§ **STATED PROBLEM**
Every entry here needs to be repeated exactly.

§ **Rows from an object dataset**
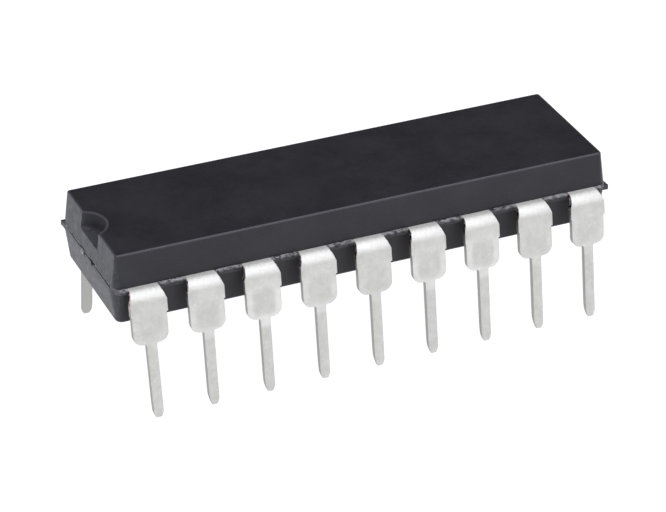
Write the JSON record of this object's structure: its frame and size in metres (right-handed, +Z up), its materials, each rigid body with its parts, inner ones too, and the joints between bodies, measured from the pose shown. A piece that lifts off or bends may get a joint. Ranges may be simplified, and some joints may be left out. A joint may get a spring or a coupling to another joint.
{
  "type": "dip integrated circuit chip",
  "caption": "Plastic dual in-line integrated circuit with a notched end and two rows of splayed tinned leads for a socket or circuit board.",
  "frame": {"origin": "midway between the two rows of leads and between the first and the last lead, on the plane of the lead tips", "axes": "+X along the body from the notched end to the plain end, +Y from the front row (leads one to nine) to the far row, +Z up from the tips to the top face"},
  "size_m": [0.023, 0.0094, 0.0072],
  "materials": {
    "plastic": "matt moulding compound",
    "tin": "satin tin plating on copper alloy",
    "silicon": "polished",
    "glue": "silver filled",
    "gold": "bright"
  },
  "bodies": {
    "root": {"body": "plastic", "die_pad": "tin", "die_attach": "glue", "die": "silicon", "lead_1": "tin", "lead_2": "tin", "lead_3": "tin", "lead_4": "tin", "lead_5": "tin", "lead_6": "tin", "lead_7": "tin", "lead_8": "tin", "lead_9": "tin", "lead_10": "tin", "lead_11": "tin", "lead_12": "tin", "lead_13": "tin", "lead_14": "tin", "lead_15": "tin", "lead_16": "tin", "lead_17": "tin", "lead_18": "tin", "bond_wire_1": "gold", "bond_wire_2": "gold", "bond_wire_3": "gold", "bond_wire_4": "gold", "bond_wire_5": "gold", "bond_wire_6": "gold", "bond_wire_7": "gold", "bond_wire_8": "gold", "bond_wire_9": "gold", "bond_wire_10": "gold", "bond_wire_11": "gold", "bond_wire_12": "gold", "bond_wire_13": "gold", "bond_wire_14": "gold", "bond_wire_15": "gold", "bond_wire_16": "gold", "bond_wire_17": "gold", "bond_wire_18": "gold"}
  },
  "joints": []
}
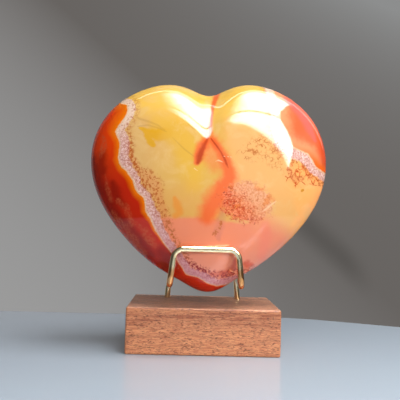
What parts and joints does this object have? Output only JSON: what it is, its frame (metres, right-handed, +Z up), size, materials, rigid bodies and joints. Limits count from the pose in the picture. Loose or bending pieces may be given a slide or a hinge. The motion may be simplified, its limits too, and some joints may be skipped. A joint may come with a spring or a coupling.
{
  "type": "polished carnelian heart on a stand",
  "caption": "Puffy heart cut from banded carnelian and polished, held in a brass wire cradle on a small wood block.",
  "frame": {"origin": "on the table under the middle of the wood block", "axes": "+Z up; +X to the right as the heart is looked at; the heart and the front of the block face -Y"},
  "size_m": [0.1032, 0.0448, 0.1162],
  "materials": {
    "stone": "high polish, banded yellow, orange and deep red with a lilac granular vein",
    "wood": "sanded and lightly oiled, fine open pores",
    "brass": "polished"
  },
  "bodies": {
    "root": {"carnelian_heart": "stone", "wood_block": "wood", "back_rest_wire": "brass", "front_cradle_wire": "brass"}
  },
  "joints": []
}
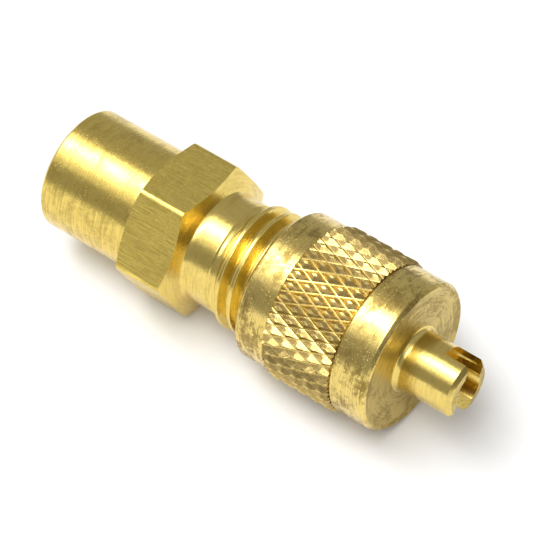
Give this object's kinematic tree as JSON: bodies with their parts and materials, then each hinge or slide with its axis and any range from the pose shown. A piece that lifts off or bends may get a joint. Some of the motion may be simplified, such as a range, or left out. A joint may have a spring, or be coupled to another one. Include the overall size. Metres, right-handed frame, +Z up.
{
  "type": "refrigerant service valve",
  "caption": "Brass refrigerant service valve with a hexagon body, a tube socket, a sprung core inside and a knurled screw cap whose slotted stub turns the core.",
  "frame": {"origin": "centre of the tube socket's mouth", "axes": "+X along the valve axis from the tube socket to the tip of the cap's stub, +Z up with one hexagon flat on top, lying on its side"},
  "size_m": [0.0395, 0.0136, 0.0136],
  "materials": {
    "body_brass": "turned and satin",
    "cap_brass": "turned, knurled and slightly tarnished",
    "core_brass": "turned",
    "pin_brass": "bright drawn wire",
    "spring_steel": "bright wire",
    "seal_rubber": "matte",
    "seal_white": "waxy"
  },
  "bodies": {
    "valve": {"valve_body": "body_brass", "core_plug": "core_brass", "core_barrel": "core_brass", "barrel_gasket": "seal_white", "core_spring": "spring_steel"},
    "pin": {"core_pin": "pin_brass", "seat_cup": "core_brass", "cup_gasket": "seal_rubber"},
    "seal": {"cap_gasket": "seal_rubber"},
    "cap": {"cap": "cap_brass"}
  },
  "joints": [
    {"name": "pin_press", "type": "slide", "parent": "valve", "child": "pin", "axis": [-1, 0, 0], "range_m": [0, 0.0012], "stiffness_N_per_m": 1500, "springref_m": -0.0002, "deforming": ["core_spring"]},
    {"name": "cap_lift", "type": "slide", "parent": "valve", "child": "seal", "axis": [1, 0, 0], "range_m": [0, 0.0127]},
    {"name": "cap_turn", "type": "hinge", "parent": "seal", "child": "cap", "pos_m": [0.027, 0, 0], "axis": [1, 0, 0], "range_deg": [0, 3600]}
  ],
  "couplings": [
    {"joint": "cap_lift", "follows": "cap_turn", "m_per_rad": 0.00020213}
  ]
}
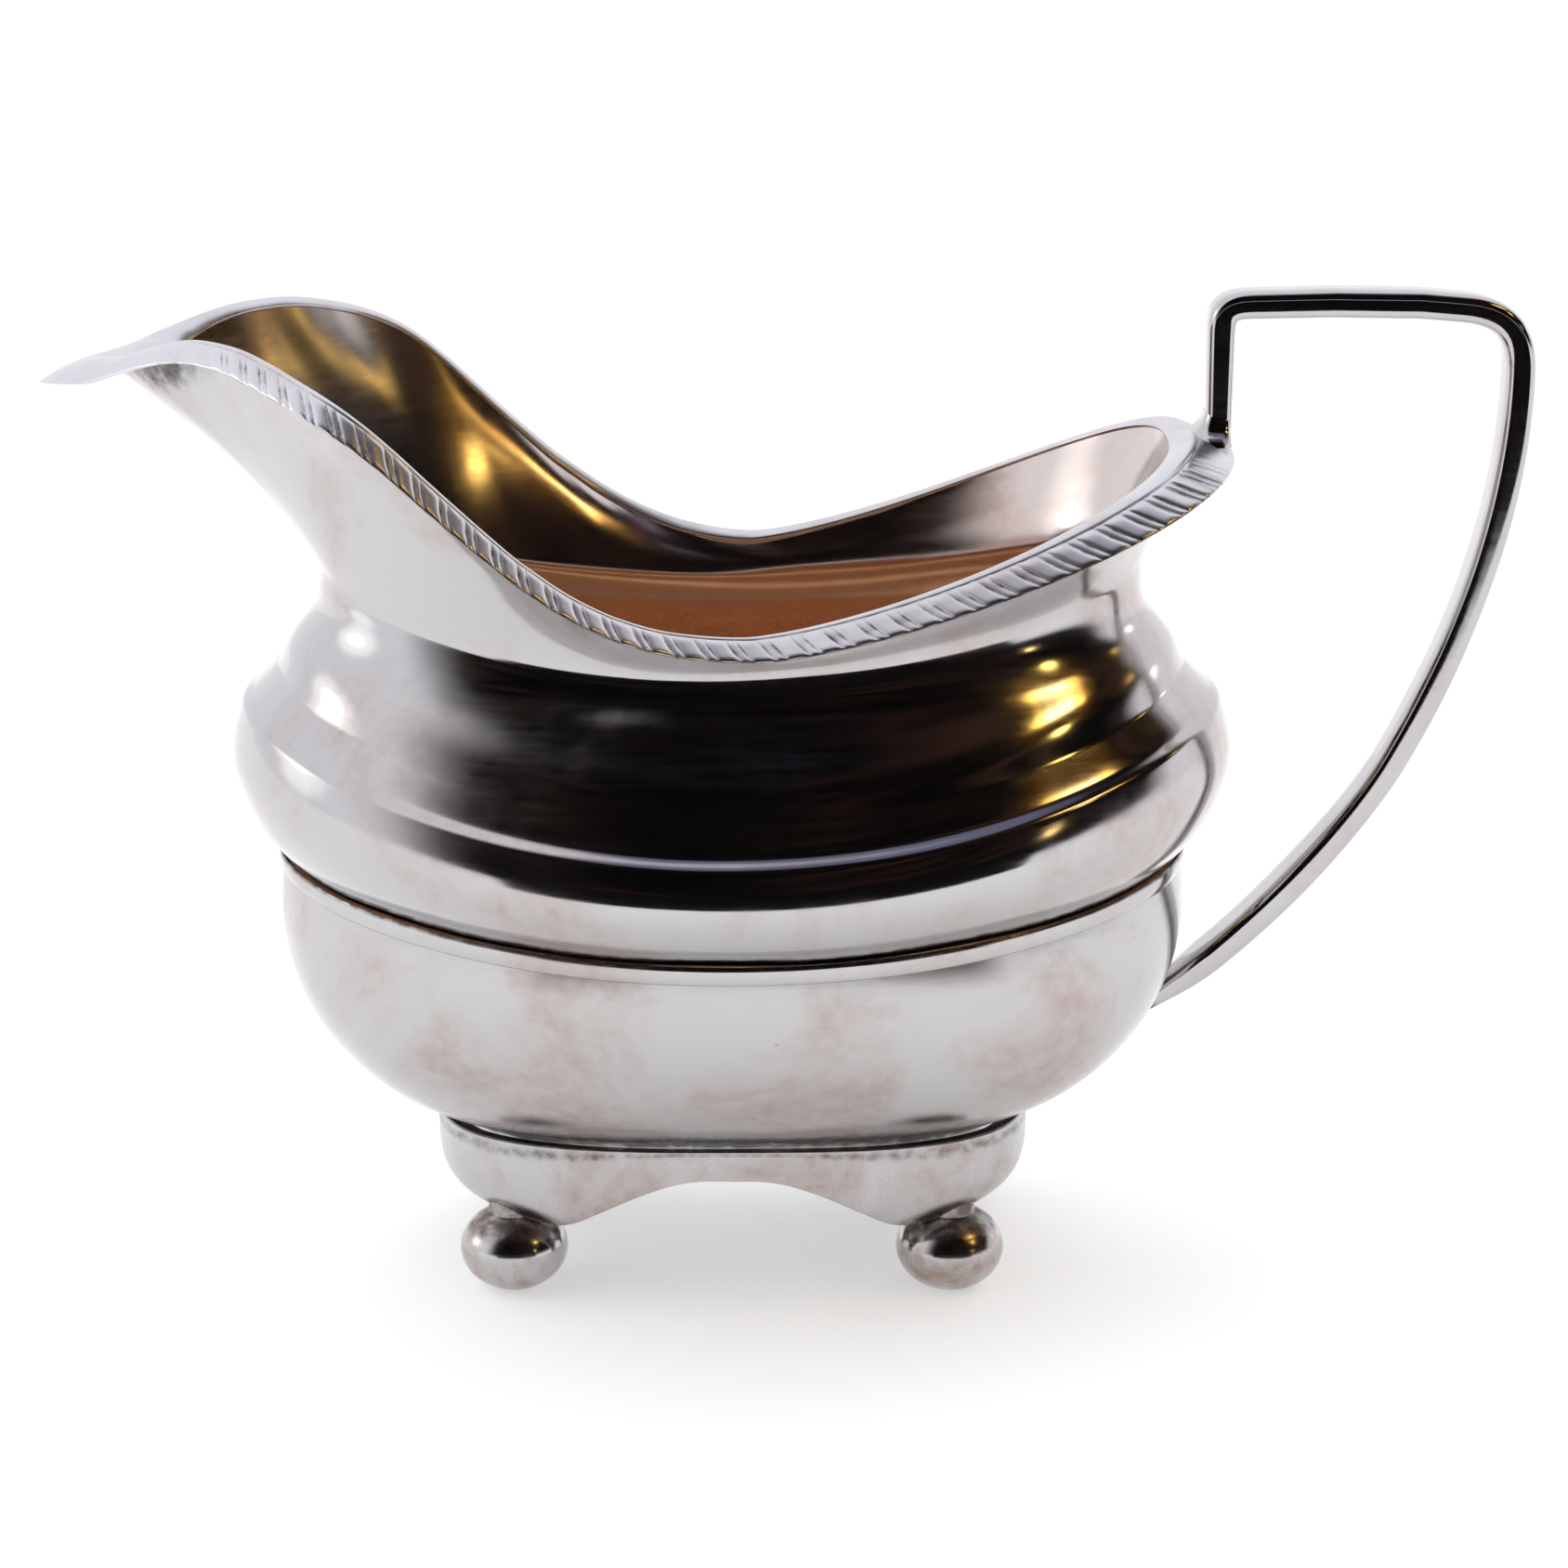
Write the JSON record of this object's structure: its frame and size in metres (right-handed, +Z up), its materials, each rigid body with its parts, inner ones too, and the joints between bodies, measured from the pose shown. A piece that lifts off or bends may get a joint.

§ **RESPONSE TO THIS TASK**
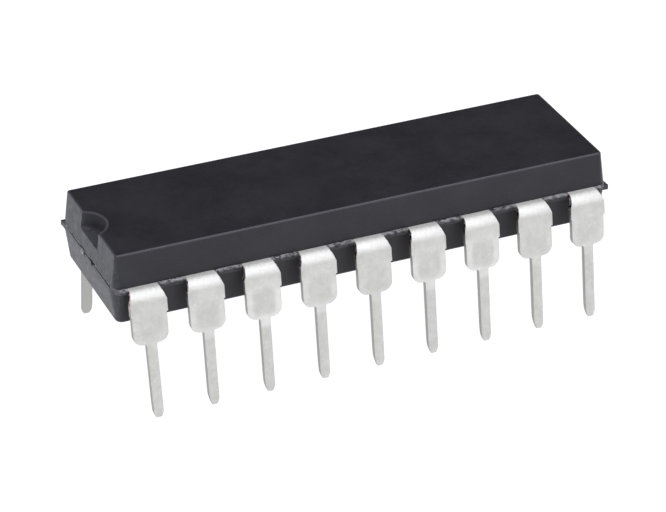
Write the JSON record of this object's structure: its frame and size in metres (right-handed, +Z up), its materials, each rigid body with its parts, inner ones too, and the joints between bodies, measured from the pose shown. A piece that lifts off or bends may get a joint. Ranges may be simplified, and some joints may be left out. A joint may get a spring or a coupling to another joint.
{
  "type": "dip integrated circuit chip",
  "caption": "Plastic dual in-line integrated circuit with a notched end and two rows of splayed tinned leads for a socket or circuit board.",
  "frame": {"origin": "midway between the two rows of leads and between the first and the last lead, on the plane of the lead tips", "axes": "+X along the body from the notched end to the plain end, +Y from the front row (leads one to nine) to the far row, +Z up from the tips to the top face"},
  "size_m": [0.023, 0.0094, 0.0072],
  "materials": {
    "plastic": "matt moulding compound",
    "tin": "satin tin plating on copper alloy",
    "silicon": "polished",
    "glue": "silver filled",
    "gold": "bright"
  },
  "bodies": {
    "root": {"body": "plastic", "die_pad": "tin", "die_attach": "glue", "die": "silicon", "lead_1": "tin", "lead_2": "tin", "lead_3": "tin", "lead_4": "tin", "lead_5": "tin", "lead_6": "tin", "lead_7": "tin", "lead_8": "tin", "lead_9": "tin", "lead_10": "tin", "lead_11": "tin", "lead_12": "tin", "lead_13": "tin", "lead_14": "tin", "lead_15": "tin", "lead_16": "tin", "lead_17": "tin", "lead_18": "tin", "bond_wire_1": "gold", "bond_wire_2": "gold", "bond_wire_3": "gold", "bond_wire_4": "gold", "bond_wire_5": "gold", "bond_wire_6": "gold", "bond_wire_7": "gold", "bond_wire_8": "gold", "bond_wire_9": "gold", "bond_wire_10": "gold", "bond_wire_11": "gold", "bond_wire_12": "gold", "bond_wire_13": "gold", "bond_wire_14": "gold", "bond_wire_15": "gold", "bond_wire_16": "gold", "bond_wire_17": "gold", "bond_wire_18": "gold"}
  },
  "joints": []
}
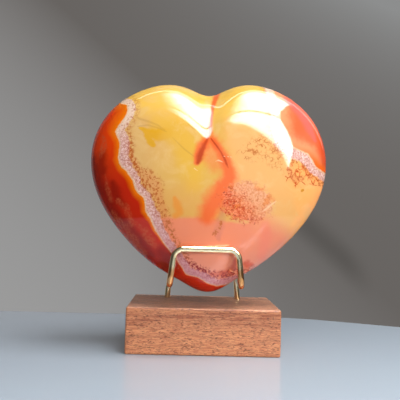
What parts and joints does this object have? Output only JSON: what it is, its frame (metres, right-handed, +Z up), size, materials, rigid bodies and joints. Limits count from the pose in the picture. Loose or bending pieces may be given a slide or a hinge. The motion may be simplified, its limits too, and some joints may be skipped. A joint may come with a spring or a coupling.
{
  "type": "polished carnelian heart on a stand",
  "caption": "Puffy heart cut from banded carnelian and polished, held in a brass wire cradle on a small wood block.",
  "frame": {"origin": "on the table under the middle of the wood block", "axes": "+Z up; +X to the right as the heart is looked at; the heart and the front of the block face -Y"},
  "size_m": [0.1032, 0.0448, 0.1162],
  "materials": {
    "stone": "high polish, banded yellow, orange and deep red with a lilac granular vein",
    "wood": "sanded and lightly oiled, fine open pores",
    "brass": "polished"
  },
  "bodies": {
    "root": {"carnelian_heart": "stone", "wood_block": "wood", "back_rest_wire": "brass", "front_cradle_wire": "brass"}
  },
  "joints": []
}
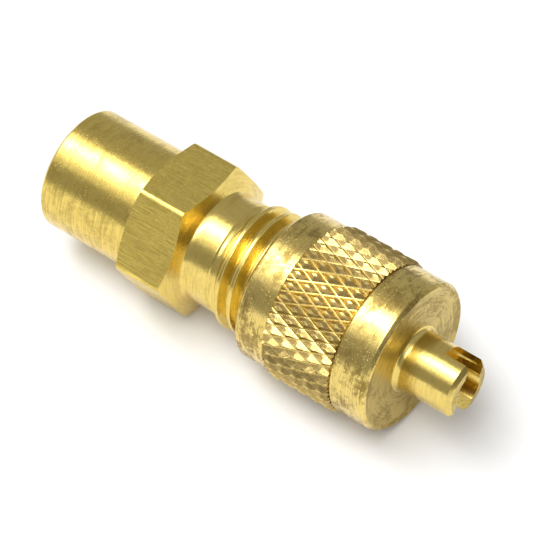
Give this object's kinematic tree as JSON: bodies with their parts and materials, then each hinge or slide with its axis and any range from the pose shown. A piece that lifts off or bends may get a joint. Some of the motion may be simplified, such as a range, or left out. A joint may have a spring, or be coupled to another one. Include the overall size. Metres, right-handed frame, +Z up.
{
  "type": "refrigerant service valve",
  "caption": "Brass refrigerant service valve with a hexagon body, a tube socket, a sprung core inside and a knurled screw cap whose slotted stub turns the core.",
  "frame": {"origin": "centre of the tube socket's mouth", "axes": "+X along the valve axis from the tube socket to the tip of the cap's stub, +Z up with one hexagon flat on top, lying on its side"},
  "size_m": [0.0395, 0.0136, 0.0136],
  "materials": {
    "body_brass": "turned and satin",
    "cap_brass": "turned, knurled and slightly tarnished",
    "core_brass": "turned",
    "pin_brass": "bright drawn wire",
    "spring_steel": "bright wire",
    "seal_rubber": "matte",
    "seal_white": "waxy"
  },
  "bodies": {
    "valve": {"valve_body": "body_brass", "core_plug": "core_brass", "core_barrel": "core_brass", "barrel_gasket": "seal_white", "core_spring": "spring_steel"},
    "pin": {"core_pin": "pin_brass", "seat_cup": "core_brass", "cup_gasket": "seal_rubber"},
    "seal": {"cap_gasket": "seal_rubber"},
    "cap": {"cap": "cap_brass"}
  },
  "joints": [
    {"name": "pin_press", "type": "slide", "parent": "valve", "child": "pin", "axis": [-1, 0, 0], "range_m": [0, 0.0012], "stiffness_N_per_m": 1500, "springref_m": -0.0002, "deforming": ["core_spring"]},
    {"name": "cap_lift", "type": "slide", "parent": "valve", "child": "seal", "axis": [1, 0, 0], "range_m": [0, 0.0127]},
    {"name": "cap_turn", "type": "hinge", "parent": "seal", "child": "cap", "pos_m": [0.027, 0, 0], "axis": [1, 0, 0], "range_deg": [0, 3600]}
  ],
  "couplings": [
    {"joint": "cap_lift", "follows": "cap_turn", "m_per_rad": 0.00020213}
  ]
}
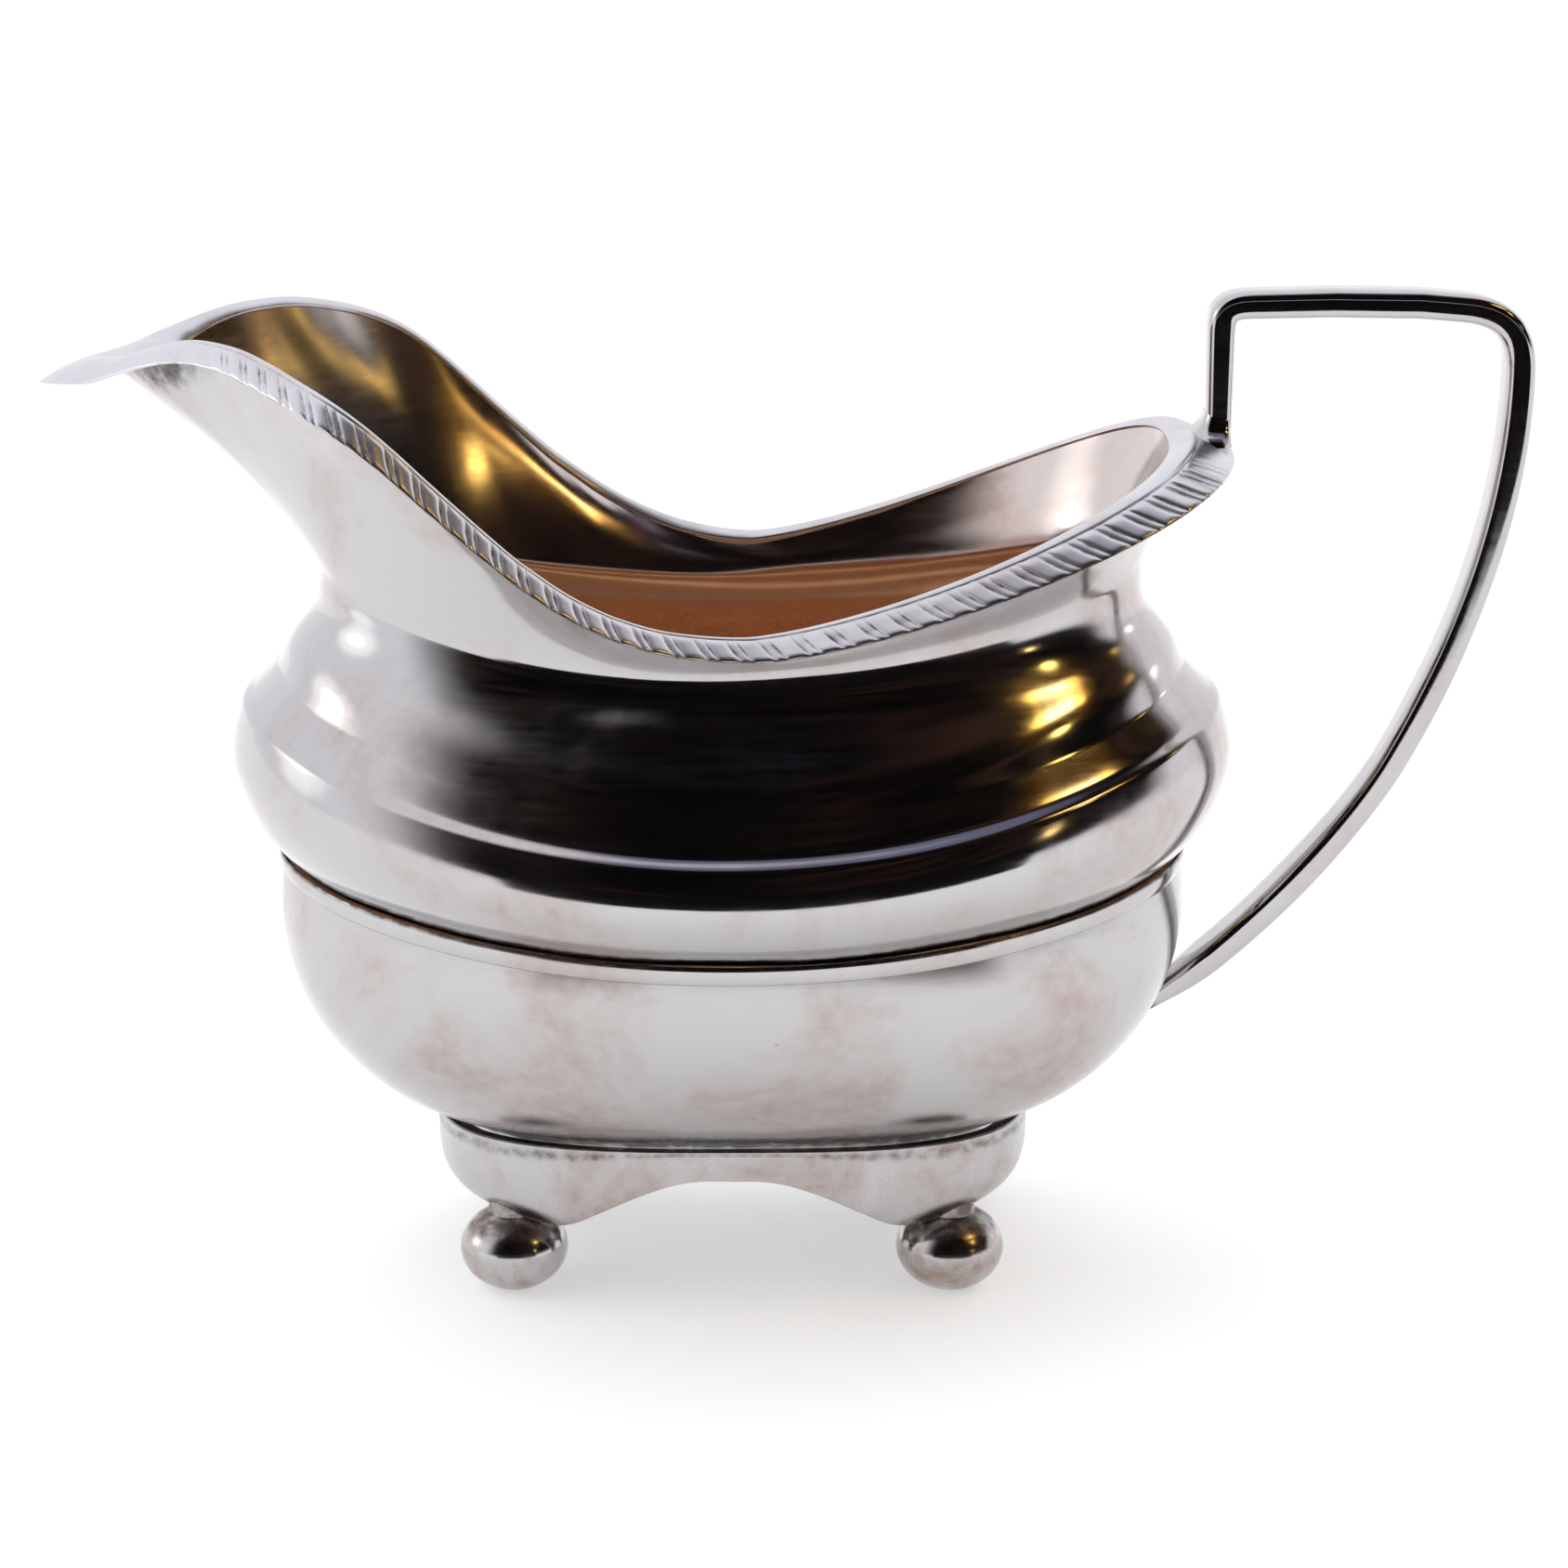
Write the JSON record of this object's structure: its frame and size in metres (right-handed, +Z up), its materials, each rigid body with its parts, inner ones too, and the joints between bodies, measured from the pose shown. A piece that lifts off or bends may get a joint.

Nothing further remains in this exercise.